Collected data
◇ ◇ ◇

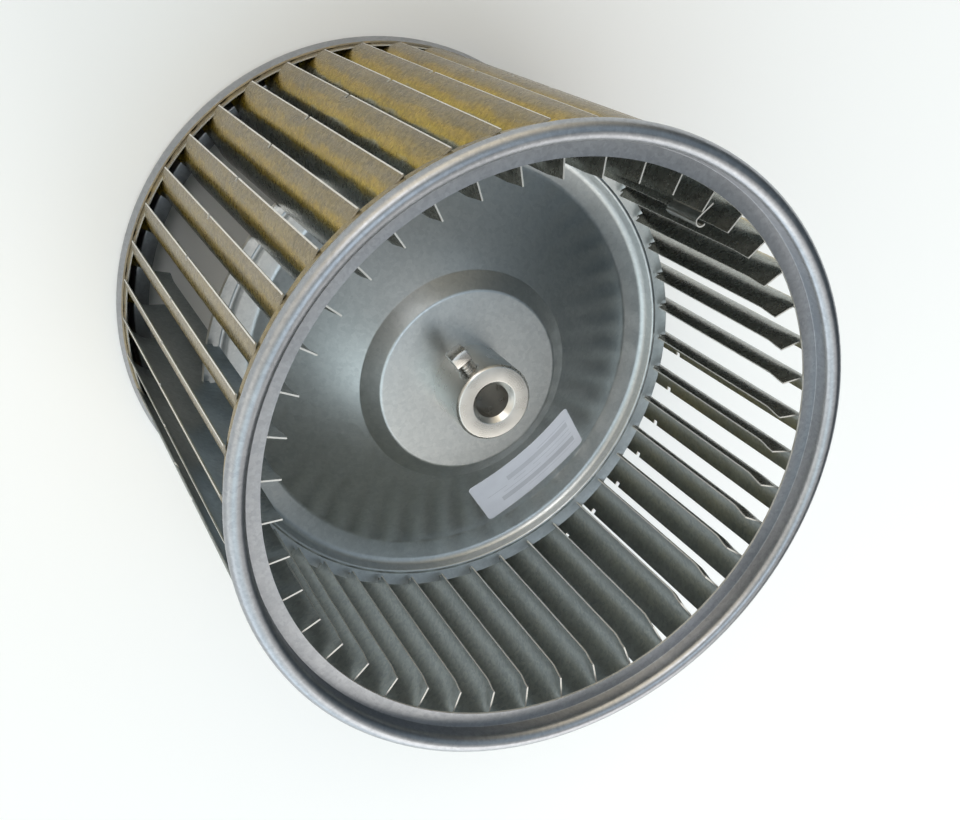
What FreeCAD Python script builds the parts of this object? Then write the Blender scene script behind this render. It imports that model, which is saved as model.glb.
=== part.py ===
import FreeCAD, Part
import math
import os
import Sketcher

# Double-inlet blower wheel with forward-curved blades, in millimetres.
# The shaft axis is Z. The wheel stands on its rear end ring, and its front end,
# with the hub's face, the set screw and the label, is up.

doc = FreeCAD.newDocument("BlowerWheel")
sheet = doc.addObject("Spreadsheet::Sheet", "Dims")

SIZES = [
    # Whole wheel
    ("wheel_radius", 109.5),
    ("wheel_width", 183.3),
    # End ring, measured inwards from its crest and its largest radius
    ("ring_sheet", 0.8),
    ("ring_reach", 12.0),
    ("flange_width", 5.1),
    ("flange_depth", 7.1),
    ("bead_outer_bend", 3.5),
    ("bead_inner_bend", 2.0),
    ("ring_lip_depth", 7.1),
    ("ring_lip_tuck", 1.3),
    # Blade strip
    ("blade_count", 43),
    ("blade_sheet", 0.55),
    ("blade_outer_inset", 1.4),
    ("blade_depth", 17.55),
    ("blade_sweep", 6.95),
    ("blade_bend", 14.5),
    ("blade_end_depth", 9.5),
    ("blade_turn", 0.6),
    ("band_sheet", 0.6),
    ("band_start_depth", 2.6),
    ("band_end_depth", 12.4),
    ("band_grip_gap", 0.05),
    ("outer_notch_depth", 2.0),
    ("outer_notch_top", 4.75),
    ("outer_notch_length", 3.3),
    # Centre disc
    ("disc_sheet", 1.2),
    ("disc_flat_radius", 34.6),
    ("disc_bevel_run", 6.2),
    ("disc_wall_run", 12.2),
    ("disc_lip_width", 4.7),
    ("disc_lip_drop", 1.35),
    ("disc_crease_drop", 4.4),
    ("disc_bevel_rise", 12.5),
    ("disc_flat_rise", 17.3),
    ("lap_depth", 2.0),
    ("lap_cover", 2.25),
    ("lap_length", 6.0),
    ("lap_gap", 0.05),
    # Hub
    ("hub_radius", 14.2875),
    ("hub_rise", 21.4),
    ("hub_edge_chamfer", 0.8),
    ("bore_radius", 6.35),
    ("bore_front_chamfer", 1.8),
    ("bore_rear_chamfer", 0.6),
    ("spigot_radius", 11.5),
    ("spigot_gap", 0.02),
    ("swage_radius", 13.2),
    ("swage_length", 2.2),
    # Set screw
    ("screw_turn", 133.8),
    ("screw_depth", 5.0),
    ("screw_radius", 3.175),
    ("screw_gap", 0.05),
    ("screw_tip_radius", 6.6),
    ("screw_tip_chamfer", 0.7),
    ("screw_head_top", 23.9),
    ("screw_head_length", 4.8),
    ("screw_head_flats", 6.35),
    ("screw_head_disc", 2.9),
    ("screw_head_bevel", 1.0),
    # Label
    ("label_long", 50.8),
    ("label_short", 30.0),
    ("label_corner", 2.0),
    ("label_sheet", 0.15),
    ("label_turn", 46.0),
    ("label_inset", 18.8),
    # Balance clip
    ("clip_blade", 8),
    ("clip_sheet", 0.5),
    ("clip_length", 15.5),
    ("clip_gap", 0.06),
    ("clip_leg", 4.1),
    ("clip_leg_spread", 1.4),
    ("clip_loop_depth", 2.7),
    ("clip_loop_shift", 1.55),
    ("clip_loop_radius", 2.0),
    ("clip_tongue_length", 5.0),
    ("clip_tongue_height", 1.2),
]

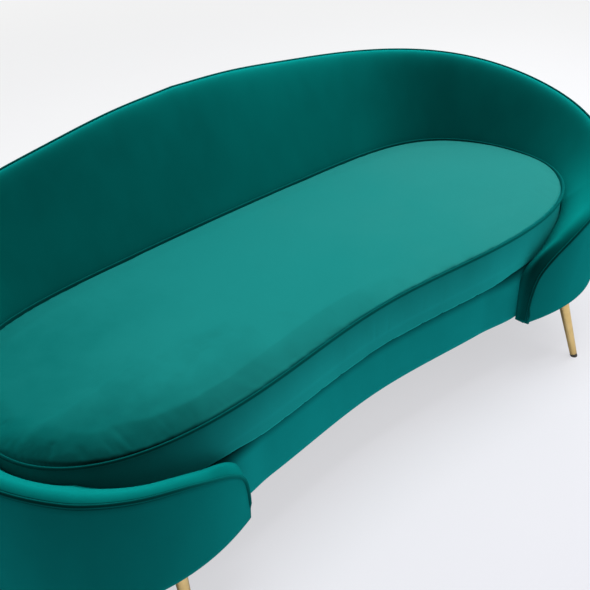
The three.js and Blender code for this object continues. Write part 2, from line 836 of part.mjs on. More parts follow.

◇ ◇ ◇

# WHAT IS REQUIRED
Repeat exactly, please, each line from the beginning of the data through the line with "# with the hub's" in it, and only those lines.

# EXPECTED OUTPUT
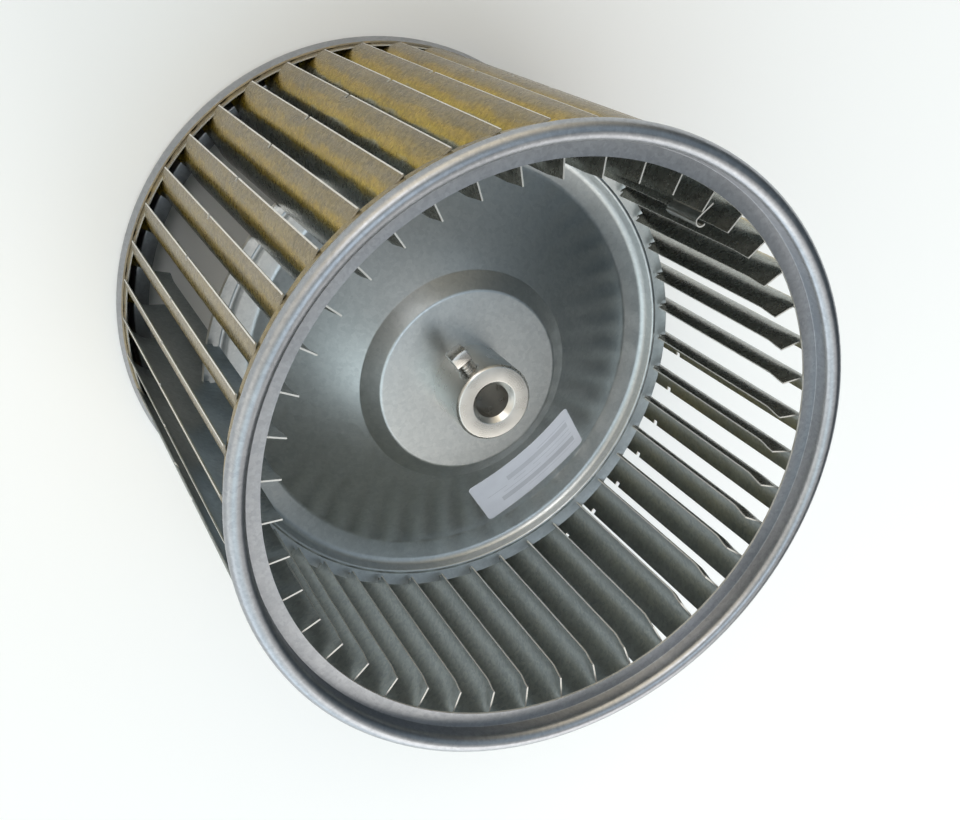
What FreeCAD Python script builds the parts of this object? Then write the Blender scene script behind this render. It imports that model, which is saved as model.glb.
=== part.py ===
import FreeCAD, Part
import math
import os
import Sketcher

# Double-inlet blower wheel with forward-curved blades, in millimetres.
# The shaft axis is Z. The wheel stands on its rear end ring, and its front end,
# with the hub's face, the set screw and the label, is up.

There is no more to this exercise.